- **Exercise details**:
Filter the records for lines holding the string "from".

- **Records for processing**:
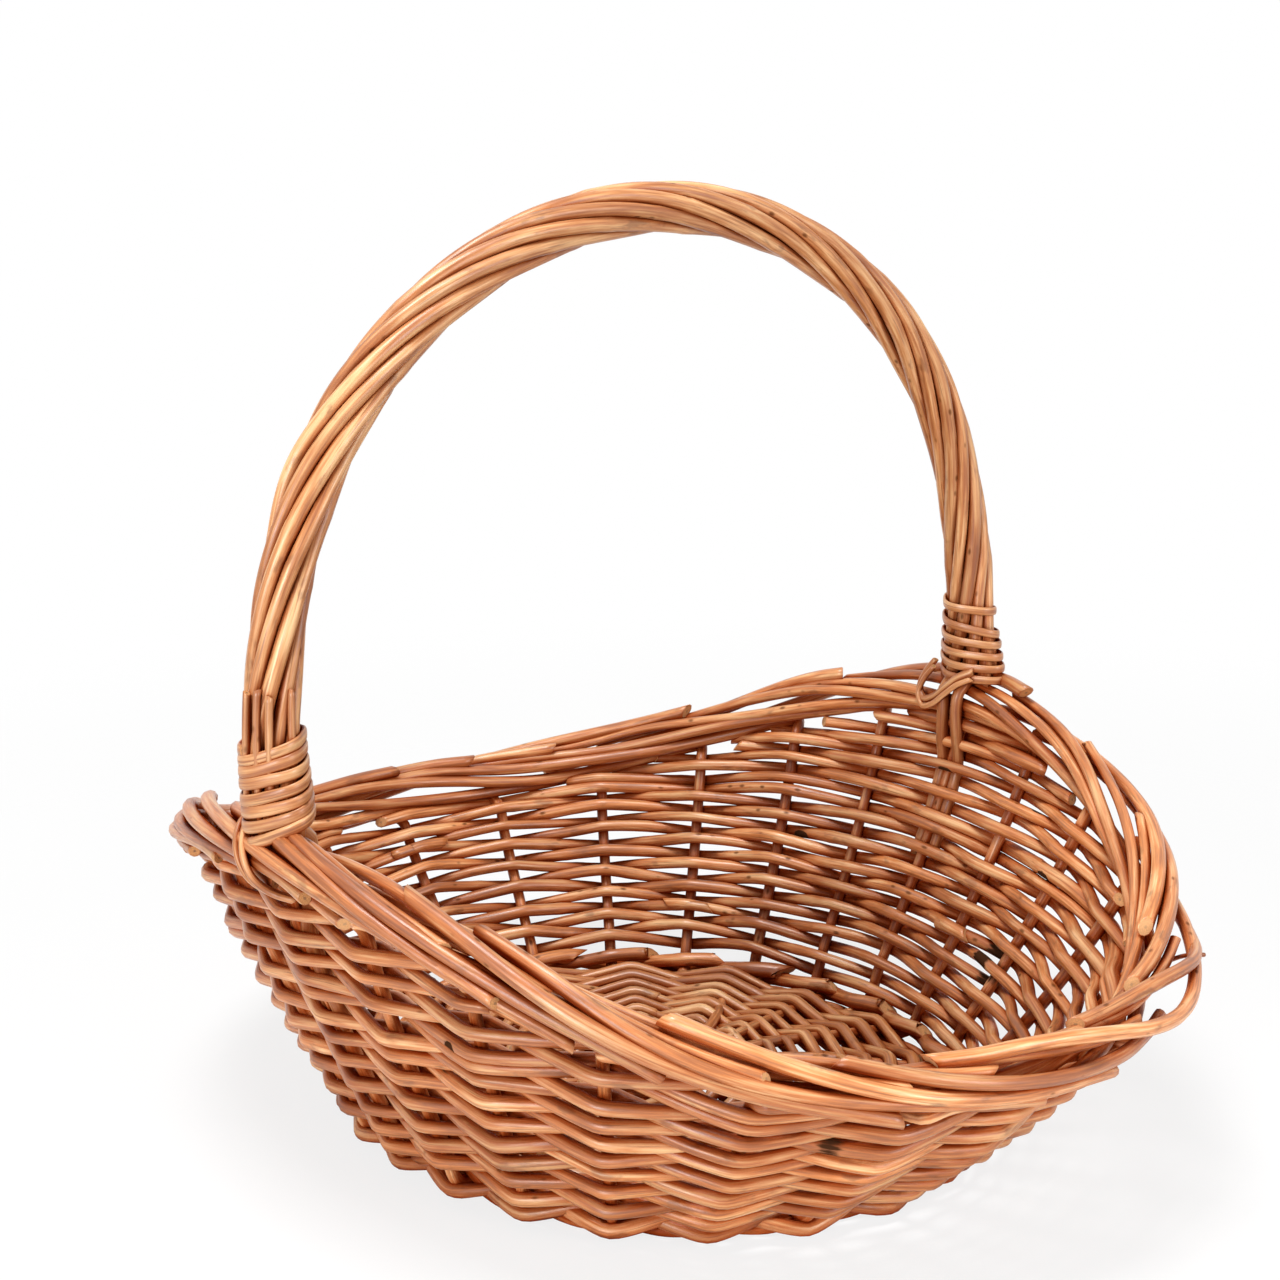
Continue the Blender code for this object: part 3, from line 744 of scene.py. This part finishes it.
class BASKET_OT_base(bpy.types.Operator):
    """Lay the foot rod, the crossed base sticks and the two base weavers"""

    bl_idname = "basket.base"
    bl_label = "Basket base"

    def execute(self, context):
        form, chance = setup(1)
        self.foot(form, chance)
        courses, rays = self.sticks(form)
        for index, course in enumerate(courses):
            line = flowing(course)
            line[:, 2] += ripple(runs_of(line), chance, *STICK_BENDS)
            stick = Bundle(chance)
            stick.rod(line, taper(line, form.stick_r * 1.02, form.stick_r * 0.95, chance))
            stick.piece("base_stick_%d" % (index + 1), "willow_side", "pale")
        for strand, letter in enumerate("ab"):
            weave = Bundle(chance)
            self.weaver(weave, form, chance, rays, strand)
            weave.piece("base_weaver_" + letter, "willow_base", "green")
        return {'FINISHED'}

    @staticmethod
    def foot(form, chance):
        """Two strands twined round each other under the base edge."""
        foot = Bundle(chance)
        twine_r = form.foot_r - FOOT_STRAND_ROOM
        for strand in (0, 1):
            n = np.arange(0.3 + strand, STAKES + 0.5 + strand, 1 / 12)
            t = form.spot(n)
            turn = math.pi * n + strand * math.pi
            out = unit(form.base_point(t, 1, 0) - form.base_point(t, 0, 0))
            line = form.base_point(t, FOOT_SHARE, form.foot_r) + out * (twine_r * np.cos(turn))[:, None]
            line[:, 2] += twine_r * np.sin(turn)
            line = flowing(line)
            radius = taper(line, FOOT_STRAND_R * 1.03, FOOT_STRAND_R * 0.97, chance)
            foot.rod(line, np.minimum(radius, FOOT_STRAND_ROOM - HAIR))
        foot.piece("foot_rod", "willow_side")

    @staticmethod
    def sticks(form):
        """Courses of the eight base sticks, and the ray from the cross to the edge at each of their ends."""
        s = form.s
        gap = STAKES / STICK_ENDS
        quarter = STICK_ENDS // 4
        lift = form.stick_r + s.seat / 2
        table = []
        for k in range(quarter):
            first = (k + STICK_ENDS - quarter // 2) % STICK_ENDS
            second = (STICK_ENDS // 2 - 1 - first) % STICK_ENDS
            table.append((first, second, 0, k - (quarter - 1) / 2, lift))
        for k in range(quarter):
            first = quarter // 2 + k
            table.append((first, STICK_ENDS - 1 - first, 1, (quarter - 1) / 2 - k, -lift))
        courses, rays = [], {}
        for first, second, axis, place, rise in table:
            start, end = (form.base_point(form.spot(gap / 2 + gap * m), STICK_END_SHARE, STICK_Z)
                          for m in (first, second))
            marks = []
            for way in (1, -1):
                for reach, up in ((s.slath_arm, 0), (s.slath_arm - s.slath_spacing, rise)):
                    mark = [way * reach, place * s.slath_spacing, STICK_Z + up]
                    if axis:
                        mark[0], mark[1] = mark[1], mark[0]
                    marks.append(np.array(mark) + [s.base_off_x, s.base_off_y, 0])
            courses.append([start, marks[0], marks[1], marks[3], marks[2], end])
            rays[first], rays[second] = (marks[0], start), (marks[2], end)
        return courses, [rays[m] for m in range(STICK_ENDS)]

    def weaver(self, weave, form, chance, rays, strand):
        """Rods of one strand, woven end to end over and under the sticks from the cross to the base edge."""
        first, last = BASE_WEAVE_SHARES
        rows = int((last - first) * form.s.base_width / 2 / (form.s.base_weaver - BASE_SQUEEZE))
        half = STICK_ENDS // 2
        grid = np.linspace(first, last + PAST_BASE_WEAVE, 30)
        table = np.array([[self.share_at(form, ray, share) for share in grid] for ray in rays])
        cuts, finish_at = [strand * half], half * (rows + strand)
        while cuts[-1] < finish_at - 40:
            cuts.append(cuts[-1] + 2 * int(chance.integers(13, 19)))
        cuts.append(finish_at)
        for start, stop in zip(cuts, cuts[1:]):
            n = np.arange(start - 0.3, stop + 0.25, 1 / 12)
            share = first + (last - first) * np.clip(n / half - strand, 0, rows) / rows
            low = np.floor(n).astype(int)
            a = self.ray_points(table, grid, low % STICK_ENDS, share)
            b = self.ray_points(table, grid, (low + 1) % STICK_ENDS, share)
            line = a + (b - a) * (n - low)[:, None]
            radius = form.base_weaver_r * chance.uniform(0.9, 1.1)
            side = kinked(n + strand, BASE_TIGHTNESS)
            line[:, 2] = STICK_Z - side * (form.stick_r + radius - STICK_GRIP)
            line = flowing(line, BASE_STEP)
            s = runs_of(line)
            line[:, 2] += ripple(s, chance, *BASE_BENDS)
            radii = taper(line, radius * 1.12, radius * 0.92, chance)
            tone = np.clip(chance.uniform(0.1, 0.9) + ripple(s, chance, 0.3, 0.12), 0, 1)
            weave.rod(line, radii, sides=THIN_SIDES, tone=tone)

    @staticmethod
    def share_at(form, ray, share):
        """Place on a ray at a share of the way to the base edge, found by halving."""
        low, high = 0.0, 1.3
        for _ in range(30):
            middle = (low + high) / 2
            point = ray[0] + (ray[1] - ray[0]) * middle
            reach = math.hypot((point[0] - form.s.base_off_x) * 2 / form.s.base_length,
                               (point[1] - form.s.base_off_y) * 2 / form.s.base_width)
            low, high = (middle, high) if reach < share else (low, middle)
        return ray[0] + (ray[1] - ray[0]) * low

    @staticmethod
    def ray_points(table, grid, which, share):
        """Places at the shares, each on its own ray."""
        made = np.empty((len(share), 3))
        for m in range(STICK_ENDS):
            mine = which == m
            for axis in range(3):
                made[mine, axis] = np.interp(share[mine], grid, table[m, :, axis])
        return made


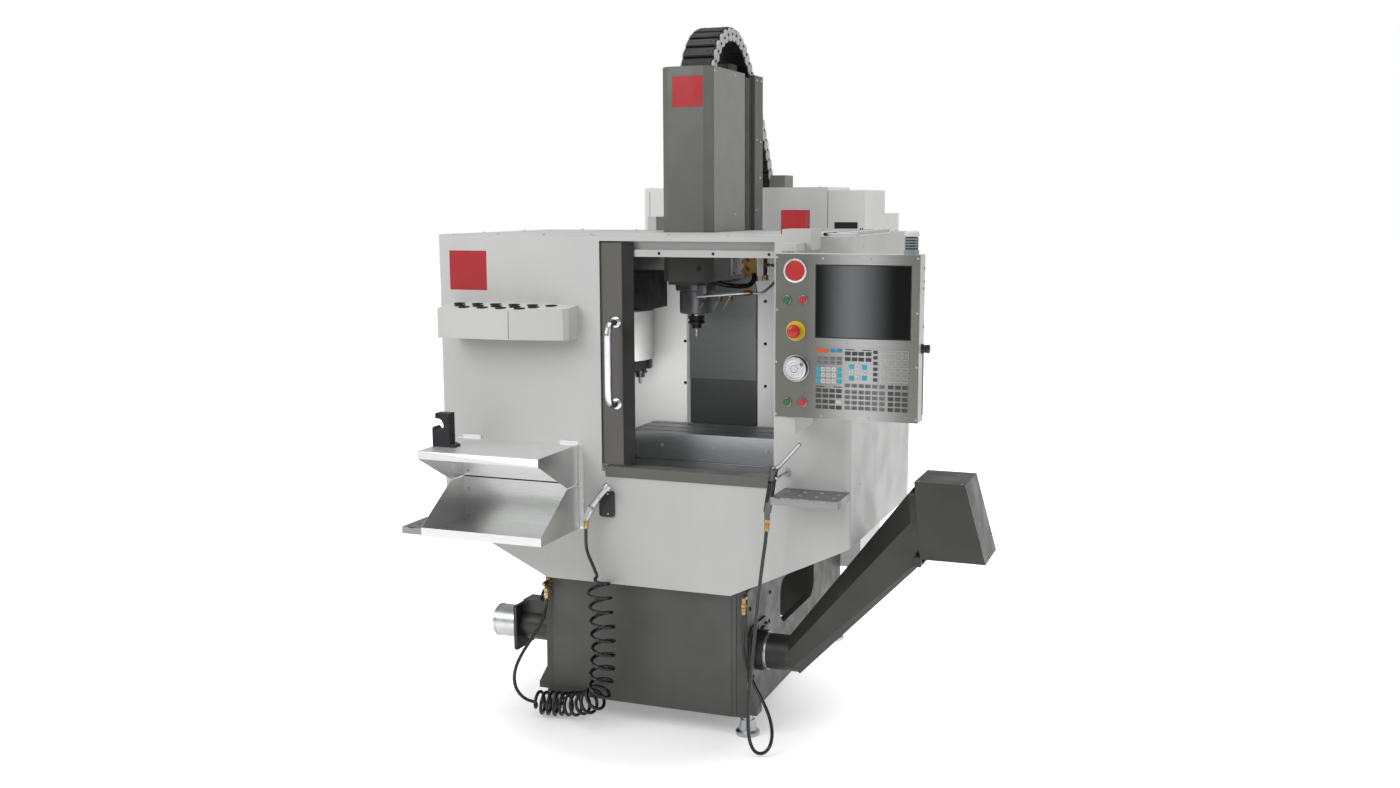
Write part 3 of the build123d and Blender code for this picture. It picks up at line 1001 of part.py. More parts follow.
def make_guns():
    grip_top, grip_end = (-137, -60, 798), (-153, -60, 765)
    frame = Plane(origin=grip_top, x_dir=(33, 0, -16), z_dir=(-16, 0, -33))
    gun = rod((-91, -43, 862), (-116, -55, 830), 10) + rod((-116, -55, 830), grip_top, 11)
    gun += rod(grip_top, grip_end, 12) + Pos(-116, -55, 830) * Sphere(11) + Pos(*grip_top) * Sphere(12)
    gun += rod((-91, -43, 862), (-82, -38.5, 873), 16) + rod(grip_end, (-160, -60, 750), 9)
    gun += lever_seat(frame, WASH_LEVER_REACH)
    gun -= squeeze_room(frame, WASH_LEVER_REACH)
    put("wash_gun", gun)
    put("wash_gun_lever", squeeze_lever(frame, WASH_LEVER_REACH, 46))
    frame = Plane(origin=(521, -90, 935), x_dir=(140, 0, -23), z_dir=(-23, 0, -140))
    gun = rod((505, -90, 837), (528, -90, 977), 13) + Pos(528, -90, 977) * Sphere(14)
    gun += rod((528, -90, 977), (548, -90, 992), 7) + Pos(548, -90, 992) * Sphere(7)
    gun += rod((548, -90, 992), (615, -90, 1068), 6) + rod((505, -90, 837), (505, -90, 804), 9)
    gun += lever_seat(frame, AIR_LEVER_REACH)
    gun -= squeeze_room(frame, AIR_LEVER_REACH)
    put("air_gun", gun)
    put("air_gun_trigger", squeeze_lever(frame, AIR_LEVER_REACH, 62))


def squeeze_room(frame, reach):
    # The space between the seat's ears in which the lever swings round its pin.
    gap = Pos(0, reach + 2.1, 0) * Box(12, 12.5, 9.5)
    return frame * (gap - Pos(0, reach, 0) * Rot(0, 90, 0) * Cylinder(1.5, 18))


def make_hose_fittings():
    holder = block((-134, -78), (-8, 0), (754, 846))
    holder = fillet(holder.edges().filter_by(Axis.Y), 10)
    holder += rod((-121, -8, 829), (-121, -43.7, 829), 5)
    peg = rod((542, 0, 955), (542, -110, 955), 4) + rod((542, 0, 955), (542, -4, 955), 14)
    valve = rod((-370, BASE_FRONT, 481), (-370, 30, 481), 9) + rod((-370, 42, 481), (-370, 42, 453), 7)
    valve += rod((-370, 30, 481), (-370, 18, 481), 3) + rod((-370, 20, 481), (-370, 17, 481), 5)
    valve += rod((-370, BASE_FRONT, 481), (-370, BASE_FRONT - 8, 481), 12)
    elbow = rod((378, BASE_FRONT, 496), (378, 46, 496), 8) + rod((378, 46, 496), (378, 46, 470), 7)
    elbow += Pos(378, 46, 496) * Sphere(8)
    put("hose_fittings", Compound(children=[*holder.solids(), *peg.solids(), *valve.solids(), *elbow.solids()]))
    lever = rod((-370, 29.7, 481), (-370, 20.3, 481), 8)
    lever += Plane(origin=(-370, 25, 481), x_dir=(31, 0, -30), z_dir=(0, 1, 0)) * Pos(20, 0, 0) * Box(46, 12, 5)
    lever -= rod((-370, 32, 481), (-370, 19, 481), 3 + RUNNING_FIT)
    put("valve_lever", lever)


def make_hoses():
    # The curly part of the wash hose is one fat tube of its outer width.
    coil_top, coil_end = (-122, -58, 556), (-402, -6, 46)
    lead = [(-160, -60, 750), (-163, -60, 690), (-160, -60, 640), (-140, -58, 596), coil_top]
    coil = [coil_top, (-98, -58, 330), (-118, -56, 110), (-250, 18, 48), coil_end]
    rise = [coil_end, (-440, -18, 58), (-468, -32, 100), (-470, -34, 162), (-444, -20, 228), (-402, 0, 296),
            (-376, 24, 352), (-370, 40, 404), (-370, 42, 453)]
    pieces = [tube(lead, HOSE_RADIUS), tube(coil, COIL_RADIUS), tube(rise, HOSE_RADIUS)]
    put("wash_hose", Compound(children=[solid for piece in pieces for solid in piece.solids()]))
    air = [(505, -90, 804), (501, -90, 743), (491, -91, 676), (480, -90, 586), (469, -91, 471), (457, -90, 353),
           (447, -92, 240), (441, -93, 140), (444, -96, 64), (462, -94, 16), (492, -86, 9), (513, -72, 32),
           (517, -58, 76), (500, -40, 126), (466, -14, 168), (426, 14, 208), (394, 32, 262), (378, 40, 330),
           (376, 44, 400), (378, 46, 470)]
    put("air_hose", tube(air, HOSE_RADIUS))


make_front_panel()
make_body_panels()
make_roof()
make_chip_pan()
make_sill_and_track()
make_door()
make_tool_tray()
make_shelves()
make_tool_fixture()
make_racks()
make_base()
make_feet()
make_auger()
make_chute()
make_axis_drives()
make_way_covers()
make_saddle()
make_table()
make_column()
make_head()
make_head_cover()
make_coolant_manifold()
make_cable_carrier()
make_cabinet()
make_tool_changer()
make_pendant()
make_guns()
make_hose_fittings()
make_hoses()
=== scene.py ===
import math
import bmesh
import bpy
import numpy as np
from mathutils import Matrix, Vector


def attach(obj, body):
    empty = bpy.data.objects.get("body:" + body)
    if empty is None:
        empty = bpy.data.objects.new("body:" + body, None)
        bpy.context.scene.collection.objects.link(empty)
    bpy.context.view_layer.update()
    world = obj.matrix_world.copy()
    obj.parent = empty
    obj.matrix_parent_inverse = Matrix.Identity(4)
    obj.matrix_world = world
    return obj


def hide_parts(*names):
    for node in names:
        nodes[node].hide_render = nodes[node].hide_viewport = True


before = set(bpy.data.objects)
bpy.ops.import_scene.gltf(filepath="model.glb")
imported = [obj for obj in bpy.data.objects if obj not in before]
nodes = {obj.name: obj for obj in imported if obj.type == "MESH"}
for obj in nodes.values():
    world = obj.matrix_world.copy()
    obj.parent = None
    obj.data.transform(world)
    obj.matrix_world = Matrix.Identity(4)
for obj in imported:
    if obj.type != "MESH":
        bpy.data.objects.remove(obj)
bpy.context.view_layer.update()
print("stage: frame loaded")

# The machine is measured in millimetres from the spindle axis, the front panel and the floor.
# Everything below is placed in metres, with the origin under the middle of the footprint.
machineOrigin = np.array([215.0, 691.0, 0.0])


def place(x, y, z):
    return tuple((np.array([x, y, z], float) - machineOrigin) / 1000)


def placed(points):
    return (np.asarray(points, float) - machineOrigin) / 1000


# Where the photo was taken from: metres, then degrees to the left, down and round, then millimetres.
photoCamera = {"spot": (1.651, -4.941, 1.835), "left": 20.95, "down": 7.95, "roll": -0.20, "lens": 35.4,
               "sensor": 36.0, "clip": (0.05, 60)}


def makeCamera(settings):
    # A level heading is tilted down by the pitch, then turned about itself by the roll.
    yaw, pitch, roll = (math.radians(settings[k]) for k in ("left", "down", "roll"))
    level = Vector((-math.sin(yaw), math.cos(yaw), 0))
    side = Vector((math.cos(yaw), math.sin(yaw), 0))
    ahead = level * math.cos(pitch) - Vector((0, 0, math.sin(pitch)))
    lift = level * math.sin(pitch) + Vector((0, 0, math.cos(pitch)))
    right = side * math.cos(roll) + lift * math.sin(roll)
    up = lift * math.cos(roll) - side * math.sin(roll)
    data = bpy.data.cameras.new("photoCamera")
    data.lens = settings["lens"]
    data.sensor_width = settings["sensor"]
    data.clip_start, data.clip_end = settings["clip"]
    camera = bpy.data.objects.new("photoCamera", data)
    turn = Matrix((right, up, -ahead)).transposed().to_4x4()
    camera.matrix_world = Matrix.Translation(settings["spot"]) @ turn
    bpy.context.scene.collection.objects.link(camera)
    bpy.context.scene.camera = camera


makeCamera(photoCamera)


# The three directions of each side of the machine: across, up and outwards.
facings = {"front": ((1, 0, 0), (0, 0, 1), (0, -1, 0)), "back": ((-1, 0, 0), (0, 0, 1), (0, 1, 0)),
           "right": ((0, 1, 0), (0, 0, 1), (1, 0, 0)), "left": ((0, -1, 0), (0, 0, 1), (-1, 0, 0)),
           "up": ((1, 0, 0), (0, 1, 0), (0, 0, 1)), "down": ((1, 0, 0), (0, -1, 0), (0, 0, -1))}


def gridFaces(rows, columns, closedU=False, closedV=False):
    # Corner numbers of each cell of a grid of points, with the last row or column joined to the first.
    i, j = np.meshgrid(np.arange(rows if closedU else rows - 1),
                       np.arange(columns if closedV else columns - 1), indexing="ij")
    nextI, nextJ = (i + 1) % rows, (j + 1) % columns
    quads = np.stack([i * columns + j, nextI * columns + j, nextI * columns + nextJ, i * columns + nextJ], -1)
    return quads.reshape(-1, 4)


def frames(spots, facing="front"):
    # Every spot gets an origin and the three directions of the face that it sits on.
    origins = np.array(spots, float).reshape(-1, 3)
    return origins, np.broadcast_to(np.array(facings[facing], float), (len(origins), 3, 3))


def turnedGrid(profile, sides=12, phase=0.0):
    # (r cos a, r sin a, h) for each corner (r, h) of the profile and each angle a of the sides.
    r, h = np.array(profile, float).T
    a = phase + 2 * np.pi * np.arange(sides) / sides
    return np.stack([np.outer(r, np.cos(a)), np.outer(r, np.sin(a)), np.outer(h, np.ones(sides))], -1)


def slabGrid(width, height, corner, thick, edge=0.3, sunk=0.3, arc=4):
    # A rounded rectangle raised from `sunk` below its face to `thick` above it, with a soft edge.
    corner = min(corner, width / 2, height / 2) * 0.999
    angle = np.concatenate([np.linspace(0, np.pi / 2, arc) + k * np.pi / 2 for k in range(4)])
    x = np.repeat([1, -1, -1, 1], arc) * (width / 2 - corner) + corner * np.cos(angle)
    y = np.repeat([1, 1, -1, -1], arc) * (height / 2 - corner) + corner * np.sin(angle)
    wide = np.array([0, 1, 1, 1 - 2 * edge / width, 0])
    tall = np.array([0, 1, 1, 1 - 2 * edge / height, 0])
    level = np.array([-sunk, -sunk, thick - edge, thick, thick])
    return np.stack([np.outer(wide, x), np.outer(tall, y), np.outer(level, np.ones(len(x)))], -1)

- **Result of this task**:
Continue the Blender code for this object: part 3, from line 744 of scene.py. This part finishes it.
        """Courses of the eight base sticks, and the ray from the cross to the edge at each of their ends."""
        """Rods of one strand, woven end to end over and under the sticks from the cross to the base edge."""
from mathutils import Matrix, Vector
# The machine is measured in millimetres from the spindle axis, the front panel and the floor.
# Where the photo was taken from: metres, then degrees to the left, down and round, then millimetres.
    # A rounded rectangle raised from `sunk` below its face to `thick` above it, with a soft edge.